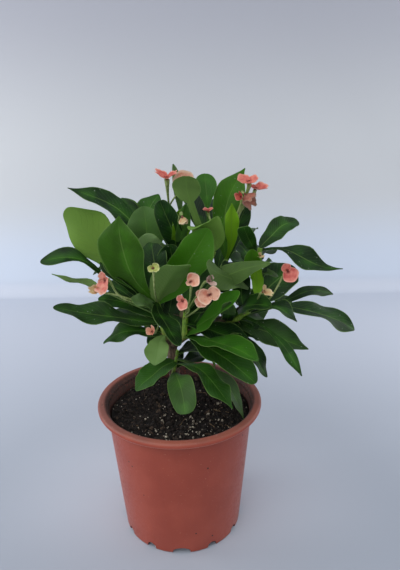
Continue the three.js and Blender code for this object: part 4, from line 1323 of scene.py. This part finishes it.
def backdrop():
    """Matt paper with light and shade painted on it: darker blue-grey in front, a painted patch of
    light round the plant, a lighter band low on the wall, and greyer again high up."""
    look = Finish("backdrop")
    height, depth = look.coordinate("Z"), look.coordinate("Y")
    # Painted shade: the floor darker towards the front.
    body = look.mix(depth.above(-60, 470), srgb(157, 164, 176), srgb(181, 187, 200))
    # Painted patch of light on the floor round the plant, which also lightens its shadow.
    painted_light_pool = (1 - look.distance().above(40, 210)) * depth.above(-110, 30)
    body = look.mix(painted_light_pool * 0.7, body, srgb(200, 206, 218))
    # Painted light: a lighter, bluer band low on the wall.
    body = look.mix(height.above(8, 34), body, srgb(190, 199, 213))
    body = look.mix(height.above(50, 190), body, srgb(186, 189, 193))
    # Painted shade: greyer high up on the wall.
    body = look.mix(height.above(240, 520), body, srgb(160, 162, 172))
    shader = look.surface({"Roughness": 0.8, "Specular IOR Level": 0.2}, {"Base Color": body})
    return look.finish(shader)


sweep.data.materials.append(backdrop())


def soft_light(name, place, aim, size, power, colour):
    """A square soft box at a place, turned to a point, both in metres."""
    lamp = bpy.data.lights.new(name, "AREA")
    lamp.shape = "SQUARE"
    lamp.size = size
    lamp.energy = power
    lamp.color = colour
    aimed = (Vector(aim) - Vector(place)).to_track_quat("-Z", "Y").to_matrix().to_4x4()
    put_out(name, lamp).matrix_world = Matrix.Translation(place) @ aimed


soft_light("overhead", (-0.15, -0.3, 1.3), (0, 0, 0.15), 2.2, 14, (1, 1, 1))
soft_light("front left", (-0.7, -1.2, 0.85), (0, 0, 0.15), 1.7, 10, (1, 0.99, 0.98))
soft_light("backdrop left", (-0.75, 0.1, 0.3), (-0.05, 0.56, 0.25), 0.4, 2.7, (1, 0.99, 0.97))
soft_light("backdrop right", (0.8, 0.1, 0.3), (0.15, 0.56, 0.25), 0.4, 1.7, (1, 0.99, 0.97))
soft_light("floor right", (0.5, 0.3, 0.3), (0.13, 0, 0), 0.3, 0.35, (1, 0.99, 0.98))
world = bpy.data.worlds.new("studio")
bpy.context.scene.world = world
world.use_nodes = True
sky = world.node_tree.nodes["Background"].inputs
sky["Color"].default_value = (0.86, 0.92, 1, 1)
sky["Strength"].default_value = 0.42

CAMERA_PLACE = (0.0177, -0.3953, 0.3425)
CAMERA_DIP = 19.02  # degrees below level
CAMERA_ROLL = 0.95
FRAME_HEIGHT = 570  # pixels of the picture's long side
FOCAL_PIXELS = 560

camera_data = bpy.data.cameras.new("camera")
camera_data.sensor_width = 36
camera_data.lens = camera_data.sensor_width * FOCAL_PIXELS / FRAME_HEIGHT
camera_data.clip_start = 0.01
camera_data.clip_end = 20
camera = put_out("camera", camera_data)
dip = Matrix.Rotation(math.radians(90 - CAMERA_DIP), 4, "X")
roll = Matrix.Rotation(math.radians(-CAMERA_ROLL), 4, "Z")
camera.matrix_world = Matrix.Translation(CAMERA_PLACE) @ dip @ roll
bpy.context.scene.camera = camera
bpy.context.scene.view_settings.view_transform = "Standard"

○ ○ ○ ○ ○ ○ ○

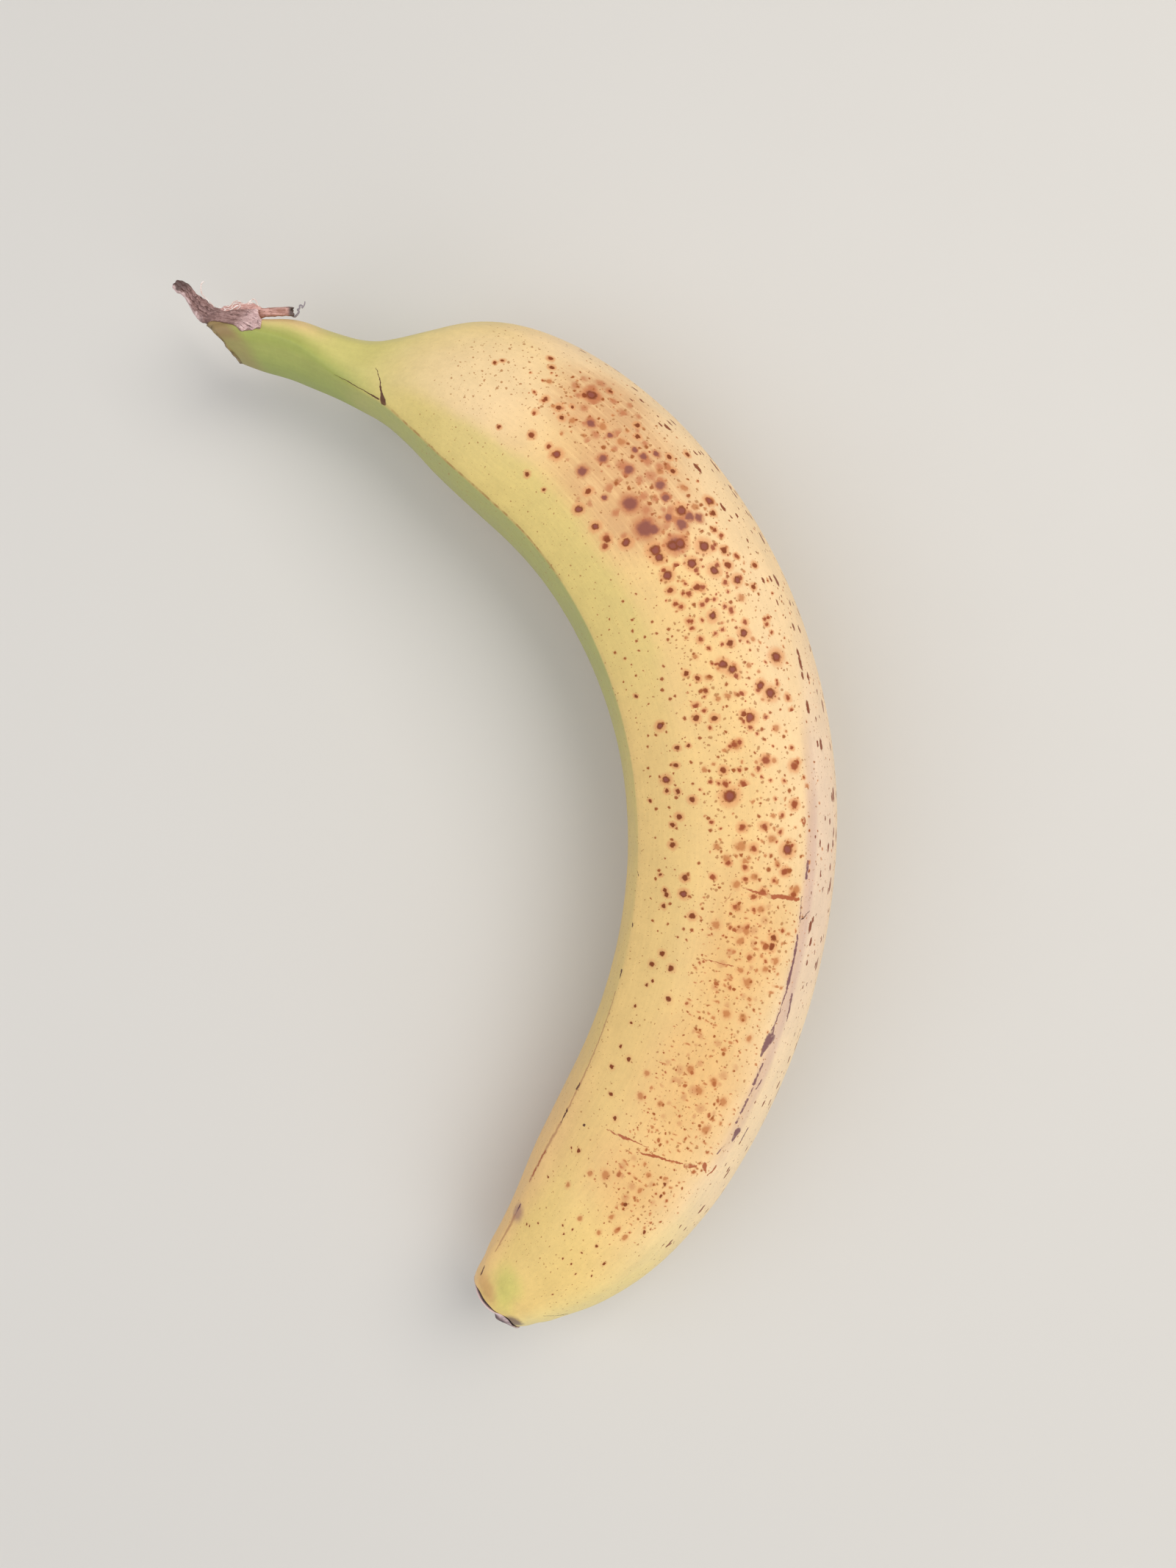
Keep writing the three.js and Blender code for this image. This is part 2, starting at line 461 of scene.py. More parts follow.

○ ○ ○ ○ ○ ○ ○

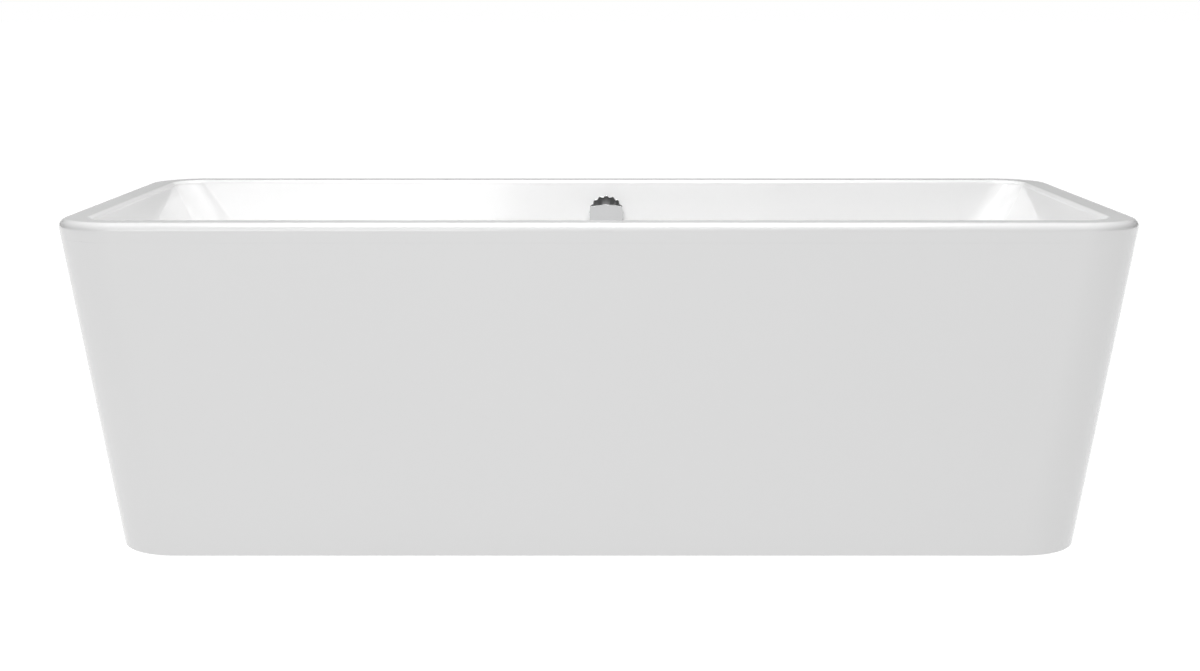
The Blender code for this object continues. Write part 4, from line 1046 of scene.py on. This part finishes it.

○ ○ ○ ○ ○ ○ ○

→ **AIM OF THE EXERCISE**: Repeat, word for word, only the lines from the line holding "Continue the three.js" through the line holding "put_out(name, lamp).matrix_world = Matrix.Translation(place)", with both of those lines included.

→ **EXERCISE RESPONSE**:
Continue the three.js and Blender code for this object: part 4, from line 1323 of scene.py. This part finishes it.
def backdrop():
    """Matt paper with light and shade painted on it: darker blue-grey in front, a painted patch of
    light round the plant, a lighter band low on the wall, and greyer again high up."""
    look = Finish("backdrop")
    height, depth = look.coordinate("Z"), look.coordinate("Y")
    # Painted shade: the floor darker towards the front.
    body = look.mix(depth.above(-60, 470), srgb(157, 164, 176), srgb(181, 187, 200))
    # Painted patch of light on the floor round the plant, which also lightens its shadow.
    painted_light_pool = (1 - look.distance().above(40, 210)) * depth.above(-110, 30)
    body = look.mix(painted_light_pool * 0.7, body, srgb(200, 206, 218))
    # Painted light: a lighter, bluer band low on the wall.
    body = look.mix(height.above(8, 34), body, srgb(190, 199, 213))
    body = look.mix(height.above(50, 190), body, srgb(186, 189, 193))
    # Painted shade: greyer high up on the wall.
    body = look.mix(height.above(240, 520), body, srgb(160, 162, 172))
    shader = look.surface({"Roughness": 0.8, "Specular IOR Level": 0.2}, {"Base Color": body})
    return look.finish(shader)


sweep.data.materials.append(backdrop())


def soft_light(name, place, aim, size, power, colour):
    """A square soft box at a place, turned to a point, both in metres."""
    lamp = bpy.data.lights.new(name, "AREA")
    lamp.shape = "SQUARE"
    lamp.size = size
    lamp.energy = power
    lamp.color = colour
    aimed = (Vector(aim) - Vector(place)).to_track_quat("-Z", "Y").to_matrix().to_4x4()
    put_out(name, lamp).matrix_world = Matrix.Translation(place) @ aimed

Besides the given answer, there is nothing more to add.